The role of independent oversight cannot be overstated. Ombudspersons, privacy commissioners, or external auditors provide objective assessment of compliance with policies and laws. Their findings should influence updates to governance manuals, technical controls, and training curricula. When oversight bodies publish recommendations, agencies and firms must respond with timely action plans and clear accountability mechanisms. This external perspective helps identify blind spots that internal teams might overlook and reinforces the perception that security is not pursued at the expense of rights. In turn, stakeholders gain confidence that risk management is rigorous and principled.
Public trust hinges on transparent communication about how predictive threat intelligence sharing operates. Organizations should communicate the purpose of data exchanges, the safeguards in place, and the measurable impact on security outcomes. While sensitive operational details may remain confidential, high-level disclosures about governance structures, data minimization, and rights protections are essential. Transparent reporting signals accountability and demonstrates that private and public sectors are aligned in safeguarding liberties while defending critical infrastructure. Engaged civil society, independent researchers, and affected communities can contribute to a more robust, consensus-driven approach that strengthens democratic legitimacy.
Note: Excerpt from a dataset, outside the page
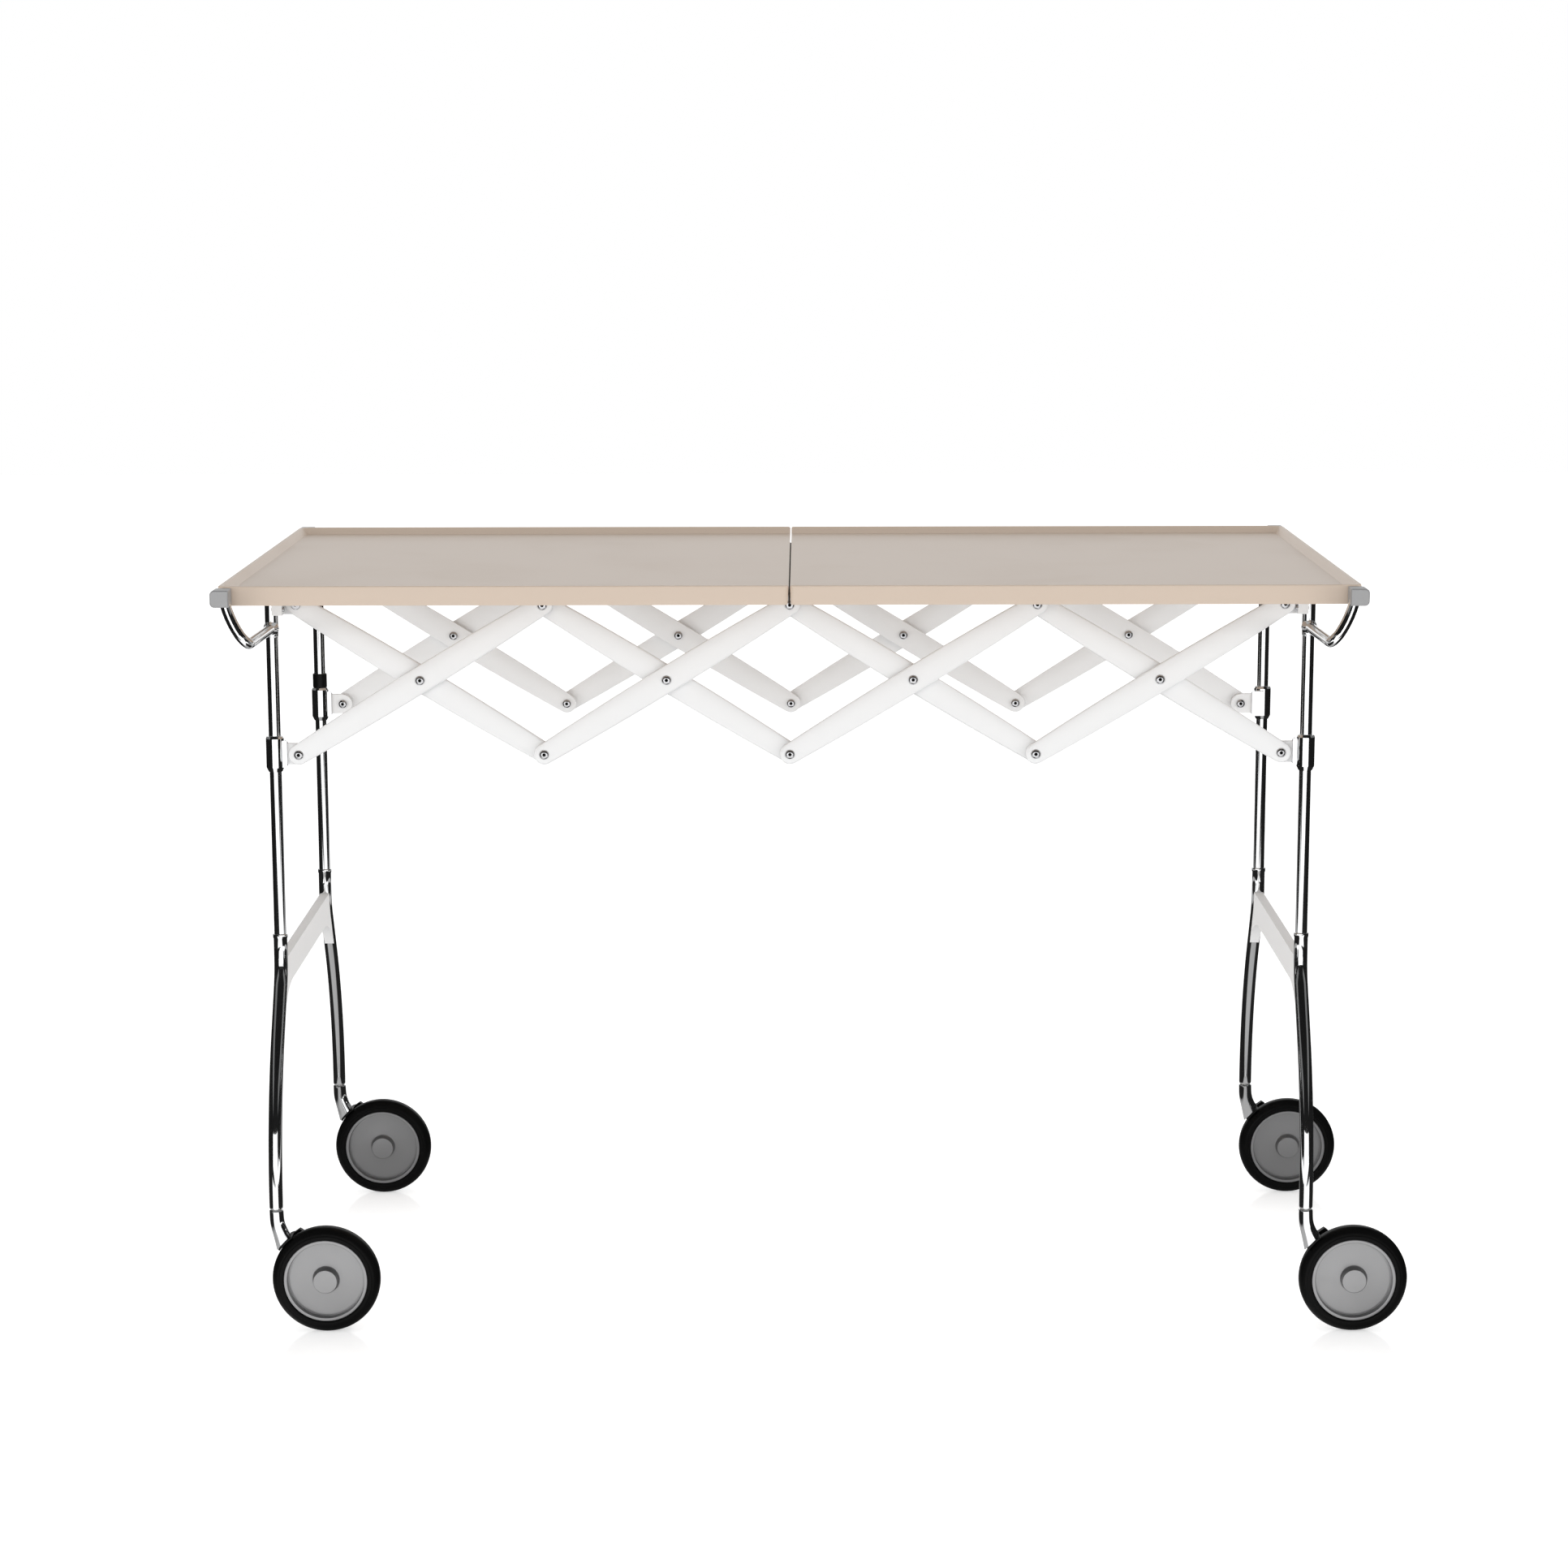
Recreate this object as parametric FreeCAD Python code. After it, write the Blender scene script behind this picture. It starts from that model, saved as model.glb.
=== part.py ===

In the end, lawful oversight is not a barrier to innovation but a driver of durable security. By embedding clear legal foundations, technical safeguards, and participatory governance, predictive threat intelligence sharing can reach its full potential without compromising privacy or due process. The objective is a sustainable ecosystem where information flows responsibly, responses are timely, and remedies exist for those harmed by misuse. When governance is rigorous and adaptive, both the private sector and government bodies can collaborate with confidence, delivering effective protections that endure in a rapidly evolving threat environment.